Sean V. Cohan

Blog

Out the Leetcode Mines

A Rant

For a couple years now, it’s been generally accepted that most companies use some sort of AI in their hiring process. The reasoning is simple: with demand far outpacing supply for engineering roles, it doesn’t feel reasonable to expect an employee to sort through thousands of applications. This is understandable.

So, the equally understandable response by applicants is to begin using AI on their side of the bargain. Why would you bother to cater something to a human reader if the first person to see it will be a robot? So you run your resume through an LLM to fine-tune it perfectly for each and every job, ensuring that you hit every keyword and bullet point that you think the LLM will be looking for.

Suddenly, we have a situation where computers are reading thousands of nearly-identical resumes written by other computers, and arbitrarily selecting based off of unknowable criteria. Incredible amounts of computing power being spent on both sides, canceling each other out, reducing the process back to, essentially, random chance. Once the initial crowd has been filtered out, the original human hiring managers step in and start doing the actual work.

At the end, both parties are left with less information than they would have otherwise had: The resumes have been fine-tuned beyond recognition, conveying no useful information about the applicants or their capabilities, and the applicants have no sense of what they could or should have done differently.

Not long ago, a very silly website called Moltbook received a lot of very silly press, purporting to be a “reddit-style social network” for AI agents. The idea was that you’d just let these robots talk to each other, and see what happens. Breathless, pearl-clutching, financially biased evangelists pointed to anecdotal conversations where they seemed to be having discussions, planning, scheming, etc. It looked, to them, like evidence for the future potential (and future dangers) of AI.

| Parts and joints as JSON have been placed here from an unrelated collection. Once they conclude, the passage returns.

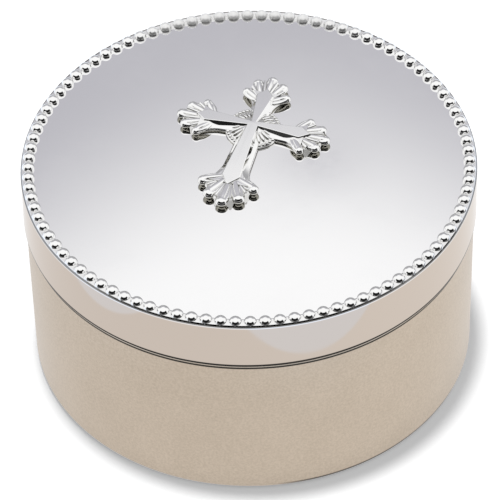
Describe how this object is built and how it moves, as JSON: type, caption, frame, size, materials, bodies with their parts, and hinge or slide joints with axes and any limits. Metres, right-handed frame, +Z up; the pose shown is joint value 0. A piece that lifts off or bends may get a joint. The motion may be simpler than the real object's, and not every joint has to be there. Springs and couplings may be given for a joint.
{
  "type": "rosary box",
  "caption": "Round metal keepsake box with a lift-off lid that carries a bead border and a raised flared cross, lined inside with velvet.",
  "frame": {"origin": "centre of the underside, on the surface that the box stands on", "axes": "+Z up; the foot of the cross points to -Y, the front; +X to the right seen from the front"},
  "size_m": [0.076, 0.076, 0.0412],
  "materials": {
    "base_plate": "satin silver plate",
    "lid_plate": "polished silver plate",
    "bead_plate": "polished silver plate, darkened in the recesses",
    "cross_plate": "polished silver plate, darkened in the recesses",
    "collar_gilt": "polished, thinly plated",
    "spring_steel": "plain",
    "lining_velvet": "short-pile velvet",
    "foot_flock": "flocked pad",
    "card": "grey board",
    "wadding": "soft wadding"
  },
  "bodies": {
    "base": {"base_shell": "base_plate", "locating_collar": "collar_gilt", "wall_card": "card", "wall_velvet": "lining_velvet", "floor_card": "card", "floor_cushion": "lining_velvet", "foot_pad": "foot_flock"},
    "lid": {"lid_shell": "lid_plate", "bead_border": "bead_plate", "cross": "cross_plate", "push_nuts": "spring_steel", "lid_wadding": "wadding", "lid_card": "card", "lid_velvet": "lining_velvet"}
  },
  "joints": [
    {"name": "lid_lift", "type": "slide", "parent": "base", "child": "lid", "axis": [0, 0, 1], "range_m": [0, 0.05]}
  ]
}
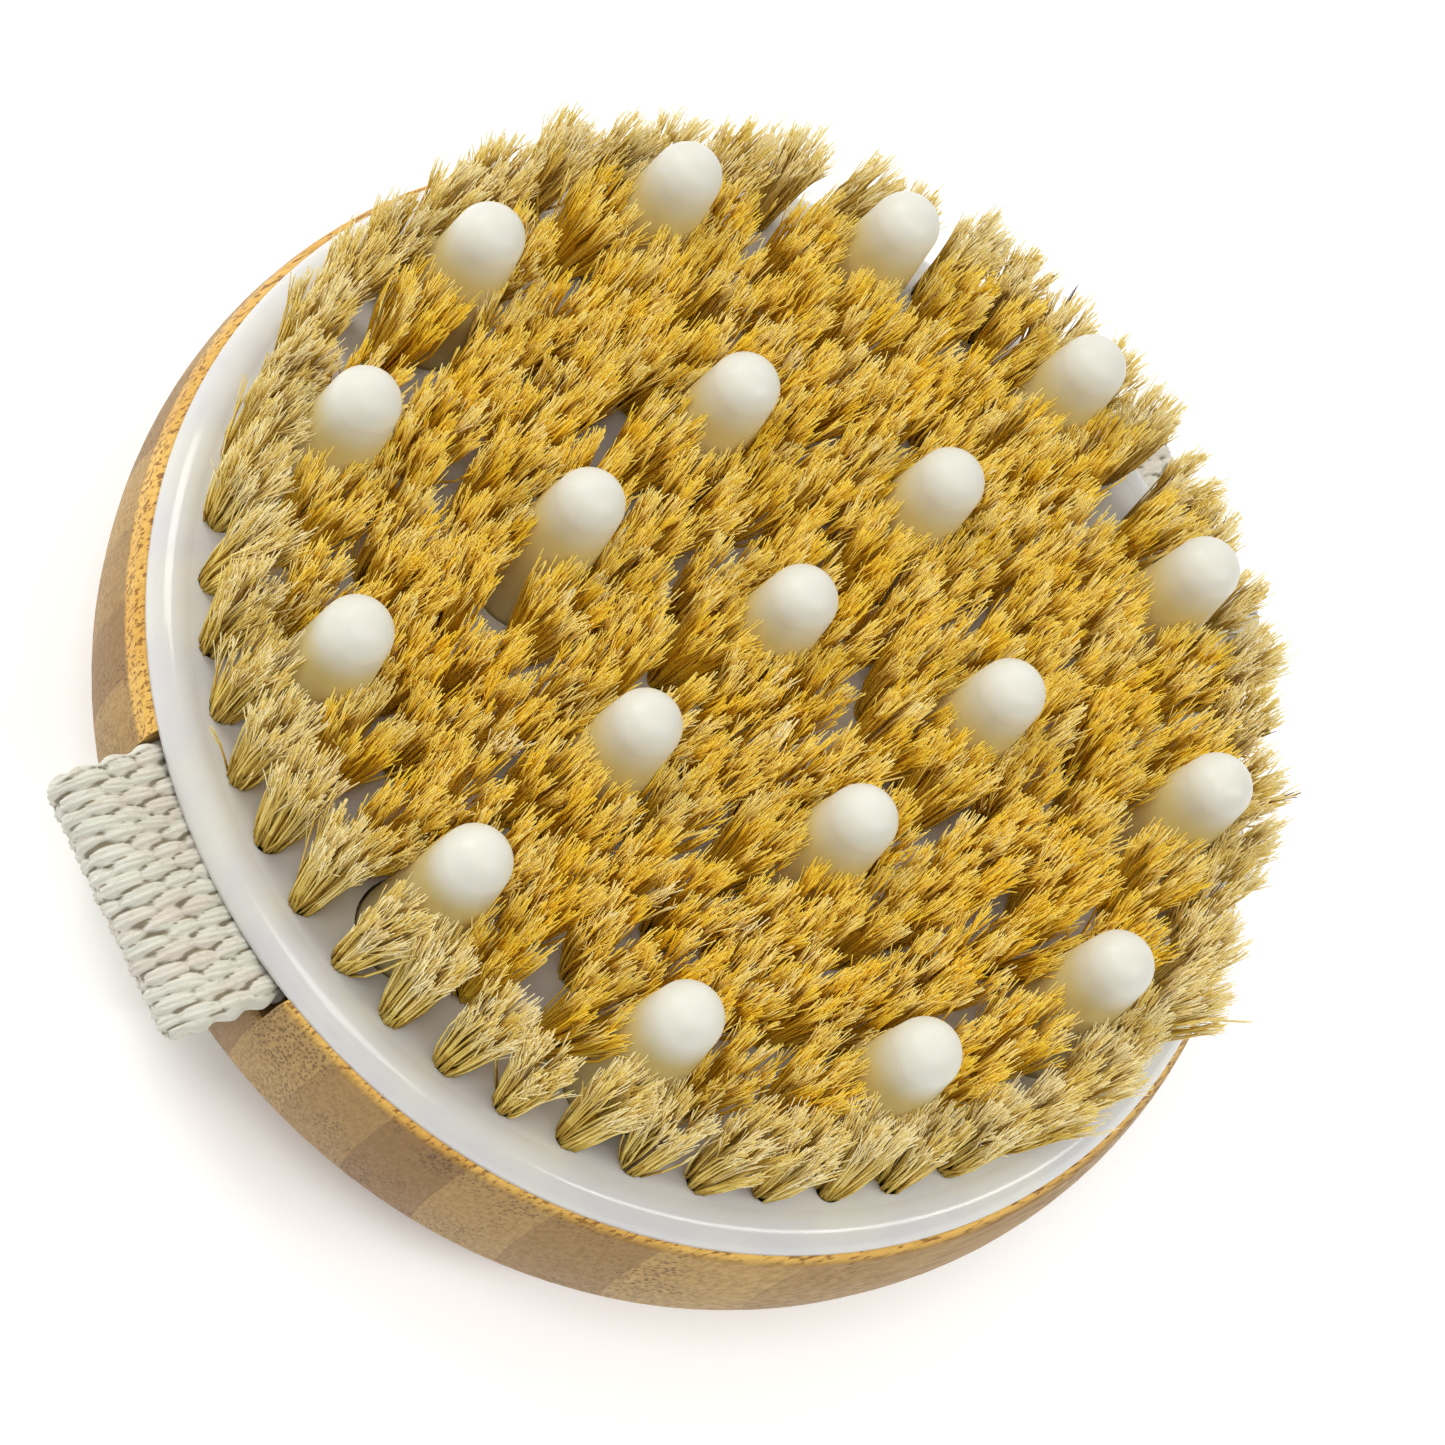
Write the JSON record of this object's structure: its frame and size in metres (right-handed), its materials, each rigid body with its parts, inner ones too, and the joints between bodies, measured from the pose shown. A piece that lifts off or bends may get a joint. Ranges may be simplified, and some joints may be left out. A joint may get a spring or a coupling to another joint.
{
  "type": "body dry brush",
  "caption": "Round palm brush for dry body brushing: bamboo disc, white plate with bristle tufts and soft massage nodules, cotton hand strap across the back.",
  "frame": {"origin": "middle of the strap's outer face, under the centre of the disc, where the brush rests on its back", "axes": "+Z out of the bristle side along the disc's axis, +X along the hand strap"},
  "size_m": [0.1456, 0.13, 0.057],
  "materials": {
    "bamboo": "sanded laminated bamboo, thin matt varnish",
    "plate_plastic": "glossy moulded polypropylene",
    "nodule_rubber": "satin translucent soft elastomer",
    "bristle": "natural hog bristle, cut tips",
    "cotton_webbing": "thick woven natural cotton",
    "steel_wire": "plain drawn wire",
    "glue": "cured wood glue"
  },
  "bodies": {
    "brush": {"bamboo_body": "bamboo", "bristle_plate": "plate_plastic", "glue_bead": "glue", "strap_staples_left": "steel_wire", "strap_staples_right": "steel_wire", "tuft_ring_1": "bristle", "tuft_ring_2": "bristle", "tuft_ring_3": "bristle", "tuft_ring_4": "bristle", "tuft_ring_5": "bristle", "tuft_ring_6": "bristle", "tuft_ring_7": "bristle", "anchor_ring_1": "steel_wire", "anchor_ring_2": "steel_wire", "anchor_ring_3": "steel_wire", "anchor_ring_4": "steel_wire", "anchor_ring_5": "steel_wire", "anchor_ring_6": "steel_wire", "anchor_ring_7": "steel_wire"},
    "strap": {"hand_strap": "cotton_webbing"},
    "nodule_01": {"nodule_01": "nodule_rubber"},
    "nodule_02": {"nodule_02": "nodule_rubber"},
    "nodule_03": {"nodule_03": "nodule_rubber"},
    "nodule_04": {"nodule_04": "nodule_rubber"},
    "nodule_05": {"nodule_05": "nodule_rubber"},
    "nodule_06": {"nodule_06": "nodule_rubber"},
    "nodule_07": {"nodule_07": "nodule_rubber"},
    "nodule_08": {"nodule_08": "nodule_rubber"},
    "nodule_09": {"nodule_09": "nodule_rubber"},
    "nodule_10": {"nodule_10": "nodule_rubber"},
    "nodule_11": {"nodule_11": "nodule_rubber"},
    "nodule_12": {"nodule_12": "nodule_rubber"},
    "nodule_13": {"nodule_13": "nodule_rubber"},
    "nodule_14": {"nodule_14": "nodule_rubber"},
    "nodule_15": {"nodule_15": "nodule_rubber"},
    "nodule_16": {"nodule_16": "nodule_rubber"},
    "nodule_17": {"nodule_17": "nodule_rubber"},
    "nodule_18": {"nodule_18": "nodule_rubber"},
    "nodule_19": {"nodule_19": "nodule_rubber"}
  },
  "joints": [
    {"name": "strap_pull", "type": "slide", "parent": "brush", "child": "strap", "axis": [0, 0, -1], "range_m": [0, 0.018], "deforming": ["hand_strap"]},
    {"name": "nodule_01_press", "type": "slide", "parent": "brush", "child": "nodule_01", "axis": [0, 0, -1], "range_m": [0, 0.003], "stiffness_N_per_m": 1200},
    {"name": "nodule_02_press", "type": "slide", "parent": "brush", "child": "nodule_02", "axis": [0, 0, -1], "range_m": [0, 0.003], "stiffness_N_per_m": 1200},
    {"name": "nodule_03_press", "type": "slide", "parent": "brush", "child": "nodule_03", "axis": [0, 0, -1], "range_m": [0, 0.003], "stiffness_N_per_m": 1200},
    {"name": "nodule_04_press", "type": "slide", "parent": "brush", "child": "nodule_04", "axis": [0, 0, -1], "range_m": [0, 0.003], "stiffness_N_per_m": 1200},
    {"name": "nodule_05_press", "type": "slide", "parent": "brush", "child": "nodule_05", "axis": [0, 0, -1], "range_m": [0, 0.003], "stiffness_N_per_m": 1200},
    {"name": "nodule_06_press", "type": "slide", "parent": "brush", "child": "nodule_06", "axis": [0, 0, -1], "range_m": [0, 0.003], "stiffness_N_per_m": 1200},
    {"name": "nodule_07_press", "type": "slide", "parent": "brush", "child": "nodule_07", "axis": [0, 0, -1], "range_m": [0, 0.003], "stiffness_N_per_m": 1200},
    {"name": "nodule_08_press", "type": "slide", "parent": "brush", "child": "nodule_08", "axis": [0, 0, -1], "range_m": [0, 0.003], "stiffness_N_per_m": 1200},
    {"name": "nodule_09_press", "type": "slide", "parent": "brush", "child": "nodule_09", "axis": [0, 0, -1], "range_m": [0, 0.003], "stiffness_N_per_m": 1200},
    {"name": "nodule_10_press", "type": "slide", "parent": "brush", "child": "nodule_10", "axis": [0, 0, -1], "range_m": [0, 0.003], "stiffness_N_per_m": 1200},
    {"name": "nodule_11_press", "type": "slide", "parent": "brush", "child": "nodule_11", "axis": [0, 0, -1], "range_m": [0, 0.003], "stiffness_N_per_m": 1200},
    {"name": "nodule_12_press", "type": "slide", "parent": "brush", "child": "nodule_12", "axis": [0, 0, -1], "range_m": [0, 0.003], "stiffness_N_per_m": 1200},
    {"name": "nodule_13_press", "type": "slide", "parent": "brush", "child": "nodule_13", "axis": [0, 0, -1], "range_m": [0, 0.003], "stiffness_N_per_m": 1200},
    {"name": "nodule_14_press", "type": "slide", "parent": "brush", "child": "nodule_14", "axis": [0, 0, -1], "range_m": [0, 0.003], "stiffness_N_per_m": 1200},
    {"name": "nodule_15_press", "type": "slide", "parent": "brush", "child": "nodule_15", "axis": [0, 0, -1], "range_m": [0, 0.003], "stiffness_N_per_m": 1200},
    {"name": "nodule_16_press", "type": "slide", "parent": "brush", "child": "nodule_16", "axis": [0, 0, -1], "range_m": [0, 0.003], "stiffness_N_per_m": 1200},
    {"name": "nodule_17_press", "type": "slide", "parent": "brush", "child": "nodule_17", "axis": [0, 0, -1], "range_m": [0, 0.003], "stiffness_N_per_m": 1200},
    {"name": "nodule_18_press", "type": "slide", "parent": "brush", "child": "nodule_18", "axis": [0, 0, -1], "range_m": [0, 0.003], "stiffness_N_per_m": 1200},
    {"name": "nodule_19_press", "type": "slide", "parent": "brush", "child": "nodule_19", "axis": [0, 0, -1], "range_m": [0, 0.003], "stiffness_N_per_m": 1200}
  ]
}
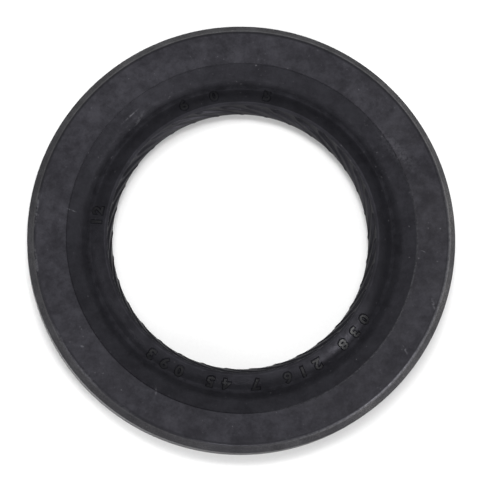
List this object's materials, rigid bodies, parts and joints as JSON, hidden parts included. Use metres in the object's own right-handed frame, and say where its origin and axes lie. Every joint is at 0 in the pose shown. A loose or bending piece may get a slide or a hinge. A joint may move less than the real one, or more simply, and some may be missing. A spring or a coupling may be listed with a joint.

This didn’t amount to much. People willing to assign some further scrutiny to the website found aimless, meaningless conversations, and human vandals playing pranks. In addition, the vibe-coded application itself was found to be horribly insecure, and was easily hacked by security researchers.

Though the idea of AI talking to AI is compelling from a science-fiction perspective, there’s no real meat there. Functionally, it’s not any different than an AI talking to itself, or an AI responding to a human. Though we can build scaffolding that imitates this behavior, LLMs don’t learn in the same way a person learns. The end result of two AIs talking to each other isn’t more content, it’s less. A ping-pong back-and-forth erosion of meaning, nuance, and intention, reducing the information in the middle to the most generic, hollow version of itself. Humans using AI to cater information to other AIs, shooting as hard as they can for a dead-center smoothed-out average.

Song of the Day:

An unusually well-photographed clip, shot on grainy 16mm film. Parquet Courts, for this tour, teamed up with NYC weirdos PC Worship as some kind of not-so-super supergroup. The Television-worshipping indie stars bounce off of the artsier, jazzier PC Worship to create a brand-new cover of a 40-year-old jam. Dissonant vocals, empty space, pick-scrapes, saxophone blasts, culminating in a plodding, atmospheric groove. Bob your head along with them, join in.

Job Search Day 1

Stumbling out of the mind-scrambling pressure cooker of combined full-time-work and full-time-school and into a very complicated job market.

Today’s very minor goal was to update my personal website and implement this blog. I built this page with Astro last year, and then immediately began to enthusiastically neglect it.

Reasonably and logically, I know computers, networks, apps, devices, etc. are so massively, thoroughly integrated into our daily lives, that even if it’s a particularly difficult moment to break into the industry, there’s always going to be a need for software engineers. That said, it’s no secret that much of the grunt work that used to be the domain of the Junior Engineer can now be handled by AI. This is, for me, financially inconvenient.

A Computer Thought:

Is it normal to get a wall-eyed sense of juvenile satisfaction from hitting brew upgrade? Watching all the crap you’ve installed over the years update all at once? Am I easily entertained by lights and colors? Empty-brained, drooling, watching the numbers tick up, I did briefly wonder how safe any of this is.

I grew up using Windows, and as I understood it, if you wanted to install software, you had to navigate to a webpage, download a definitely-legit .exe file, allow it to do its dark and mysterious business, and hopefully wind up with a totally different .exe file that will run the software, taking advantage of all the unknowable changes that you just made to your dad’s computer. The security risks here are, initially, unambiguous.

When I started using Linux and MacOS, I was surprised by the simplicity of package managers. Where are these packages coming from, and why do we trust them?

Is there anyone making sure all these packages are safe?

SOMETIMES (For apt on linux, YES. For homebrew, YES but less rigorously. For pip and npm, NOT AT ALL.)

If I make a typo, can I accidentally install something dangerous?

YES (On pip and npm, definitely.)

If it was safe to begin with, is it still safe?

NO

Song of The Day:

Real dorky stuff. King Crimson at the beginning of their 80s rebirth. Adrian Belew, freshly poached from the Talking Heads, hopping around like a lunatic, resplendent in his floppy pink suit. Increasingly menacing polyrhythms.